DINO BUZZATI/ Il “Poema a Fumetti”: quarant’anni di ricerca del mistero nel quotidiano

Quarant’anni fa veniva pubblicato il “Poema a Fumetti” di Dino Buzzati. FAUSTO GIANFRANCESCHI commenta quest’opera straordinaria PHOTOGALLERY ALL'INTERNO

Fino a pochi anni fa conoscere le sue opere era appannaggio di una sola certa cultura, emarginata da quella per così dire “ufficiale”. Buzzati scrittore eretico, lunatico, complessato, paranoico e naif. Se ne sono sentite di tutti i colori. La sua opera è stata in un primo tempo avversata ed evitata quasi a ridurlo autore di un genere clandestino, da samizdat. Una sorte che, qui in Italia, continua a toccare molti altri artisti del passato come Santucci, Papini o Landolfi, autori stranieri (Chesterton) e viventi (Eugenio Corti). Da qualche tempo a questa parte sembra però scoppiata la “buzzatimania” considerando la vasta mole di eventi, mostre, convegni e pubblicazioni dedicate all’opera di questo scrittore la cui popolarità in Francia, da decenni, gareggia addirittura con quella di Camus. Col rischio che gli stessi che cercarono di censurarne il valore lo ripresentino al pubblico storpiandone i contenuti più profondi. Ora è la volta dei quarant’anni del “Poema a Fumetti”. Per non correre il suddetto pericolo, ci siamo rivolti a Fausto Gianfranceschi, uno studioso di Buzzati fin da tempi “non sospetti”.



 

Dottor Gianfranceschi, sembra che Dino Buzzati fosse piuttosto schivo nel parlare delle proprie opere pittoriche, quasi come se se ne vergognasse. Che rapporto aveva Buzzati con la pittura e l’arte figurativa?

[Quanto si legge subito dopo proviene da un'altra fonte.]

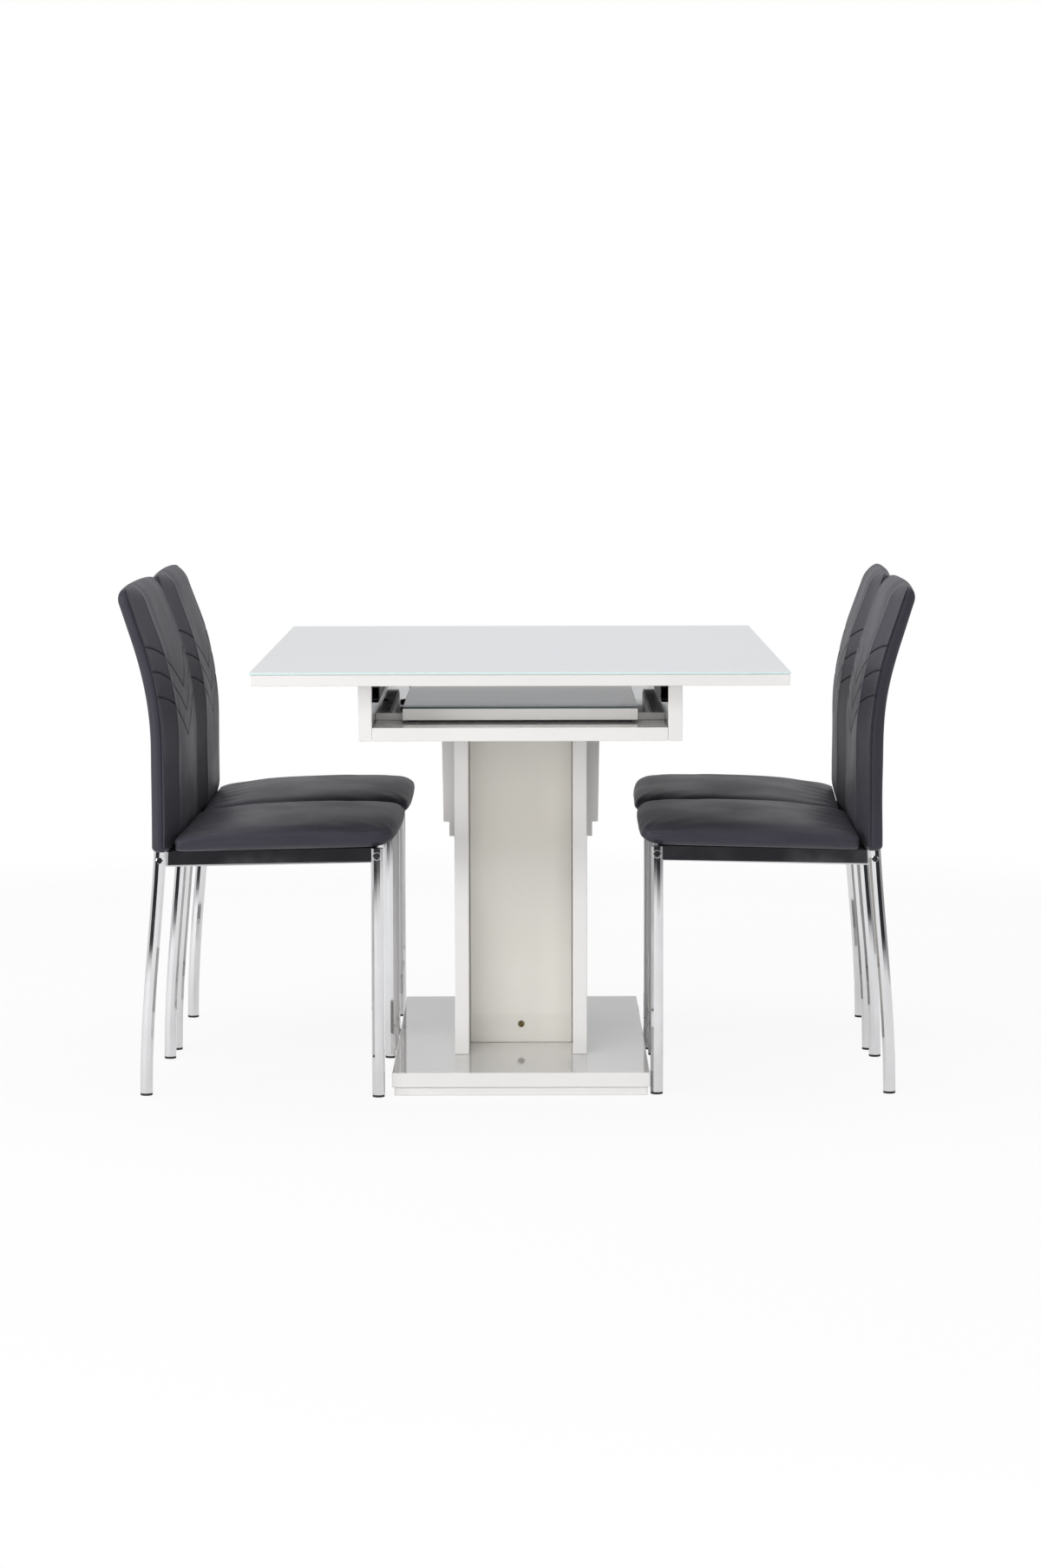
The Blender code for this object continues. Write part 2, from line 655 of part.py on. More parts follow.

Buzzati, a dire il vero, era ritroso in tutti i sensi, non soltanto per la pittura. Era un personaggio molto molto riservato, tant’è che al Corriere della Sera fu la sua bravura di cronista a salvarlo e non il suo carattere. Di primo acchito poteva venire considerato addirittura un po’ tonto, sicuramente un uomo strano. La sua riservatezza e timidezza altro non erano che galanteria, frutto di una vera educazione signorile. Per questo motivo all’interno della redazione di un giornale figurava come un pesce fuor d’acqua.